In Canada, the involvement of First Nations in coastal planning is becoming increasingly important (as I think it should be!), and there is a lot that science and engineering can benefit from their traditional forms of knowledge and experience. Building with nature instead of fighting against it has recently become a popular design philosophy in coastal engineering, and who better to have as allies in that task than the people who have been living with and building with nature already for centuries?
World War II-era bunker on Wreck Beach overlooking the Georgia Strait, with North Vancouver in the background.
The Delft-Vancouver connection continues: right now we have a group of five students investigating coastal protection solutions with Kerr Wood Leidal and the Tsleil-Waututh Nation. They have already been out there for a month, and I am excited to see what they come up with!
Sunset over the Spanish Banks, just around the corner from UBC.
Last week, the Newfoundland (on the east coast of Canada) got hit by a record-breaking storm: a “hurricane blizzard”, with 150 km/h winds, >10 m waves, and almost a metre of snow. Newfoundlanders are no strangers to bad weather, but this is rough stuff even by their standards.
In a fit of procrastination, I started wandering around Newfoundland in Google Earth. The Strait of Belle Isle separates the northern tip of Newfoundland from the rest of Canada, and is often frozen over in the winter. When this ice breaks up in the spring, it makes beautiful patterns from space. What struck me was that the broken ice floes looked a lot like the microscopic sand photographs I have been posting on this website:
Ice floes in the Strait of Belle Isle, Newfoundland on April 22, 2015. For scale, the big floe on the left is 150 m across its longest axis.
When you zoom out a bit further you can start to see larger patterns that appear to be formed by different flows shearing past one another. For scale, look at the 150 m-long floe in the middle (which we saw in the previous photo).

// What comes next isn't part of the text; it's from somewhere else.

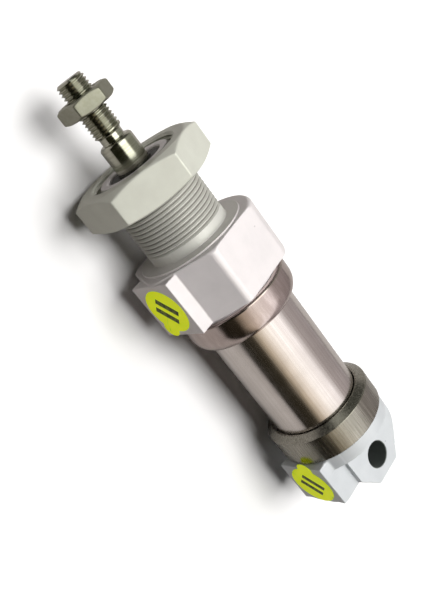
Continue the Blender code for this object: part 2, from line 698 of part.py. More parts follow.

Apparently the shape and size of sea ice floes is largely governed by ice melting, collisions and mergers between floes, and breakup due to flexing by ocean swell waves (Toyota et al., 2006). Even though the specifics of the mechanisms moving and shaping sand grains on the seabed at millimetre scales are different from those acting on ice floes one million times larger, the same general laws of physics still apply. This is one of my favourite things about nature: there is great beauty in finding similar patterns at different scales in completely different contexts!